The problems of industrialisation are systemic:  as industry became more dominant society required an increasingly complex structure.  Administrative and political systems became more and more specialised, with a corresponding negative effect on the craftsperson.  Once the link between the recipe and the process was broken in glassmaking the craftsperson could only specialise more.  Hankey found that the glass he had melted anneals at low temperature and melts at high temperature.  This makes the glass remarkably resistant to thermal shock but can be made very thin: previously modern skills were not up to the skills evinced in pieces in museums but Hankey has proved that the recipe (plus ways of working the glass) can now be reproduced.
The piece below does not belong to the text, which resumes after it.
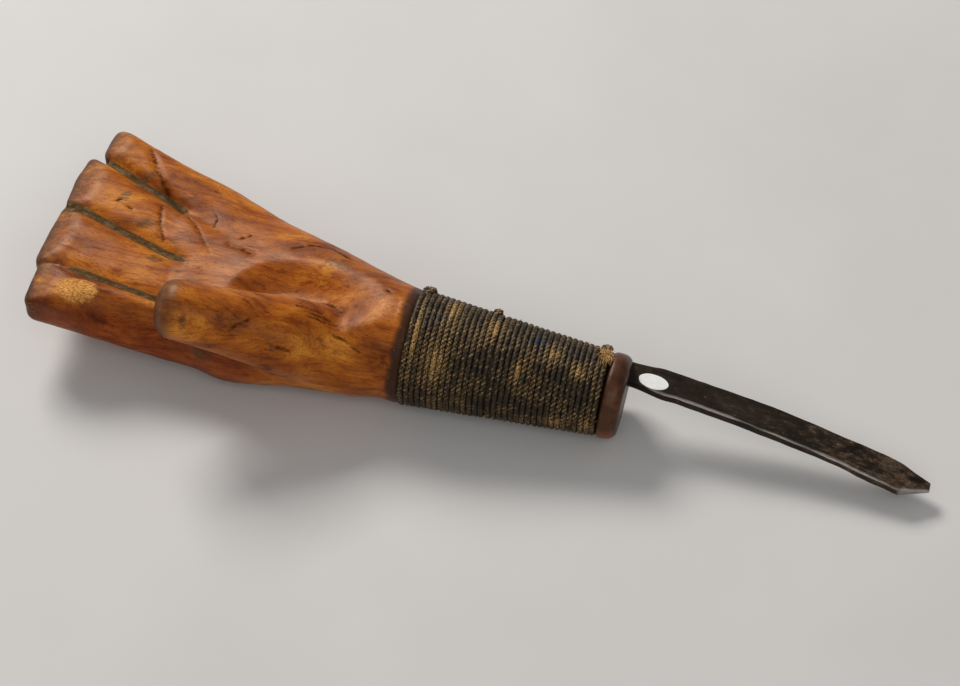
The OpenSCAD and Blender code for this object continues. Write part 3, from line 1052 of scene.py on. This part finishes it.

 Dr David Martlew, who was head of research and development at Pilkington glass but is now a leading member of the Society of Glass Technology (incidentally he was also overseer of Dr Fearn’s PhD) has asked Hankey to talk at several international conferences. The SGT has published his paper and has asked him to speak about his latest research at a further conference at Cambridge University in September.

His paper on Working with a 17th Century Glass for the“Making and Knowing – Empirical Knowledge” conference held at the V&A Museum is to be published by Harvard University Press for Columbia University. The glass he melted has been the subject of several research projects involving collaborations between Universities and Museums including; Imperial College London and the V&A, Edinburgh University and the Museum of Scotland and Harvard University and the Boston Museum of Fine Arts.  
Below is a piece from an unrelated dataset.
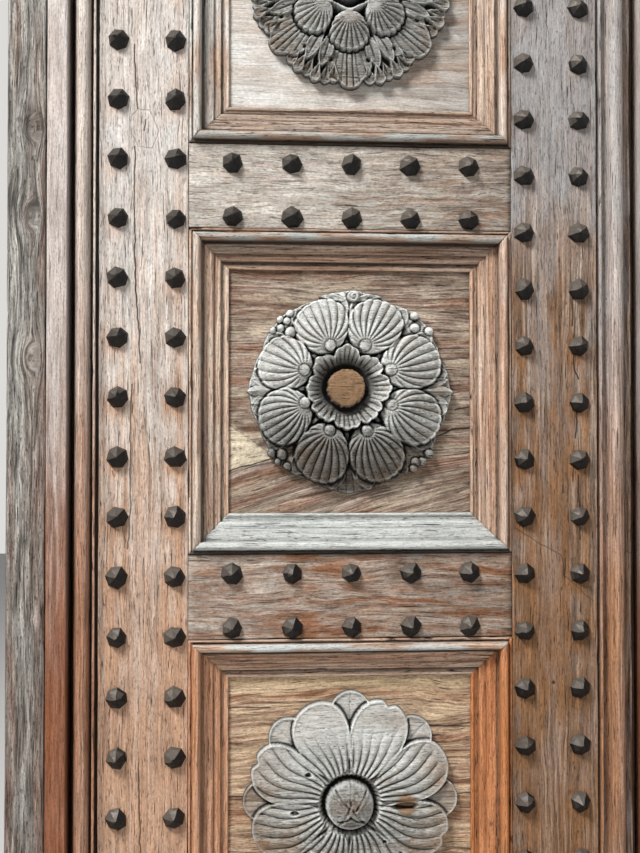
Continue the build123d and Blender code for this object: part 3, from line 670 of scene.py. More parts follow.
def mouldingPiece(panel, side, seed, look):
    low, high = boxOf(f"{panel}_panel")
    centreX, centreZ = (low[0] + high[0]) / 2, (low[2] + high[2]) / 2
    half = openingWidth / 2
    angle = math.radians(sideTurns[side])

    def place(along, across, out):
        p, q = along - half, across - half
        x = centreX + p * math.cos(angle) - q * math.sin(angle)
        z = centreZ + p * math.sin(angle) + q * math.cos(angle)
        return x, low[1] - out, z

    sweepTimber(f"{panel}_moulding_{side}", mouldingLoop, openingWidth, place, mouldingWood, "leaf",
                seed, {**mouldingSkin, **look})


def ridgeSilver(amount):
    top = mouldingSizes["recess"] + mouldingSizes["shoulder"]
    return lambda at: amount * smoothStep(top - 4, top + 4, at.out) \
        * smoothStep(-0.5, 0.4, softNoise(at.along / 45, at.across / 8, at.seed))


def faceSilver(amount):
    return lambda at: amount * smoothStep(-0.9, 0.2, softNoise(at.along / 60, at.across / 12, at.seed))


def darkeningAndLipShadow(amount):
    # the piece darkened by the given amount, and a painted shadow, nearly black, on the lip that touches the
    # rail or stile
    return lambda at: amount + (0.9 - amount) * (at.across < mouldingSizes["lip"] + 1.5)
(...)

Hankey’s next step is to use pre-17th century methods of sustainability in terms of the design of the furnace. Modern furnaces need to be on all the time. They take a week to cool down for things like maintenance and repairs.  The problem is that the pots in which the glass is melted are very thick and heavy and can crack when the temperature drops.  Not only the pots but the interior of the furnace can be damaged if the furnace is turned off.  Clearly this represents a huge input of materials:  in the construction of the furnace itself, which has to be built to withstand that amount of constant heat, and in the running of the furnace.  In fact Hankey built a half ton furnace for Teign Valley Glass – which is a small factory – that was designed to fire for a period of 7 years without being turned off at all.  It is no wonder that glass is often the most visible energy draw in terms of applied arts courses.
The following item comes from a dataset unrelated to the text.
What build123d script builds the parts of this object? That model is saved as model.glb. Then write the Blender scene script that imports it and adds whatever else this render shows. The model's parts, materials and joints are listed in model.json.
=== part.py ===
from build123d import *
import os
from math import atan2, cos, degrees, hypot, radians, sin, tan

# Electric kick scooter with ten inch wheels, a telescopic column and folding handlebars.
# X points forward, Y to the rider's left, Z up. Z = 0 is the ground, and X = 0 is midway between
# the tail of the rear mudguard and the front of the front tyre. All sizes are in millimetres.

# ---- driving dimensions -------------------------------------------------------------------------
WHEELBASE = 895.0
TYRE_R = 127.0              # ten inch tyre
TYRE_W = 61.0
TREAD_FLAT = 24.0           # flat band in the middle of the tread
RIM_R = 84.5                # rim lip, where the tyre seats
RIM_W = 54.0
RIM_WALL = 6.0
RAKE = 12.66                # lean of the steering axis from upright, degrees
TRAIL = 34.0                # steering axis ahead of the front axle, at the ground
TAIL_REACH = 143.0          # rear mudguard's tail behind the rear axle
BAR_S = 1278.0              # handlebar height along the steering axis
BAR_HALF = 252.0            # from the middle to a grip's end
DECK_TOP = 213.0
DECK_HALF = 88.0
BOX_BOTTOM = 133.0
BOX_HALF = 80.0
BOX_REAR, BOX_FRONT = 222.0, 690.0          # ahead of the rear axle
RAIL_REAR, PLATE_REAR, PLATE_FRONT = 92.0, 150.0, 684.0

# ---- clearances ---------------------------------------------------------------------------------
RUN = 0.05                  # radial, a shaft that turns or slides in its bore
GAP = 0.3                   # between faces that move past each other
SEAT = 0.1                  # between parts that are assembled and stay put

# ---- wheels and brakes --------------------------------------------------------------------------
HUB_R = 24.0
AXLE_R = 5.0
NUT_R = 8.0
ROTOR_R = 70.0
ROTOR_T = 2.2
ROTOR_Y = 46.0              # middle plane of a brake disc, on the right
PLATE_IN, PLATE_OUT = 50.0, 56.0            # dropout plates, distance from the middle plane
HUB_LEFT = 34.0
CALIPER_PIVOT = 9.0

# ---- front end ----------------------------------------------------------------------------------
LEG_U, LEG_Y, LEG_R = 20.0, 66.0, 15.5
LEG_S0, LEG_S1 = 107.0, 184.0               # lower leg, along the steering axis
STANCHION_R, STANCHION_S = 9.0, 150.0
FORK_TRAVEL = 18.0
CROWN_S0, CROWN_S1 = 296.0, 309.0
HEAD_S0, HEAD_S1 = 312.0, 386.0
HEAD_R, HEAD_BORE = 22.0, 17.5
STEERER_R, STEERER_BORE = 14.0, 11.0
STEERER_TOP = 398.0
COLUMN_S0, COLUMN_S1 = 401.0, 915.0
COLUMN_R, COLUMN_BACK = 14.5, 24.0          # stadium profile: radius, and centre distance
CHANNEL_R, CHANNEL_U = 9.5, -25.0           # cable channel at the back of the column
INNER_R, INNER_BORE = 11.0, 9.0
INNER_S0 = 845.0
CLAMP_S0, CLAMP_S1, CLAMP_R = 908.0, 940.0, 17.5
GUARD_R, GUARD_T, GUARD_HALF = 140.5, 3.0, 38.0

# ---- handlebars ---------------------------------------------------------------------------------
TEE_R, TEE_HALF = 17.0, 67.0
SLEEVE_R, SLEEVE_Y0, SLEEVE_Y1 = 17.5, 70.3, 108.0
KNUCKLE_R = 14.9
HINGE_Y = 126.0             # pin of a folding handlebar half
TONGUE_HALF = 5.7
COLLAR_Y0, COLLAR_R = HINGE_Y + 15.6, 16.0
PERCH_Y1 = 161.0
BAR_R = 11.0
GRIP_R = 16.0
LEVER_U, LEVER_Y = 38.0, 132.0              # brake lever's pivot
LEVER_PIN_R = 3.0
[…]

Hankey has developed a kiln using a historical impetus for design.  In modern glass workshops, there are three energy consuming elements. The main furnace is where molten glass is made within the crucible; the glory hole (which is a way of reintroducing heat to glass while it’s being worked – the ones at Plymouth College of Art are set at 1200 degrees and unused most of the time); and the annealing oven.  At the moment the separate kilns are all being fired with energy, whereas in the old days there was a chamber off the furnace and the glassmaker moved the product away from the heat slowly to anneal it.  Hankey’s design uses new materials to replicate pre-17th century techniques.  It is smaller than modern kilns and, essentially, the use of two smaller crucibles (the pots that the glass is melted in) allow the furnace to be turned on and off without damage. Smaller kilns use less energy and cost less to start up as with a small business, so for students this design could mean that they could be a small start up sole owner or collective rather than having to work in factory conditions.  Firing using this small kiln and the recreated glass recipe would mean that the glass is easier to work – it teaches more about blowing glass, about the properties of glass itself, than “normal” kilned glass does.  So students learn more, and more quickly.  Aside from using less energy because of having a smaller combustion system, each element can be used separately.


This way of working is far more labour-intensive, but for Hankey this is not a negative.  With the glassmaker more in control of the materials and the process, the skills that previously were thought beyond modern knowledge are retrievable again.  It is not that the skills were necessarily lost, but that the ideological insistence on a way of working (which values speed and a mechanistic heterogeneity over tacit knowledge and a thoughtful, cradle-to-grave approach to a process and a material) has made us blind to the possibility that a different way of working could give us the skills we thought we had lost.


Hankey’s passion is for the re-evaluation of tacit skills. He feels that people who work with their hands and hearts can’t act as they feel they should because that way of acting, that thing they know they should do, is not in the job description.  In modern society with technical rationalism as its dominant model of thinking, the working practitioner has no credibility or voice.  All his work is an attempt to square the circle – joining learning and making a living, history with the future, valuing the whole person – learning as much as writing – and the kiln design is an aspect of this determination to look to the past for what could be used in the future, just as he uses a historical lens to view how tacit skills were valued in the past and how they could and should be valued again.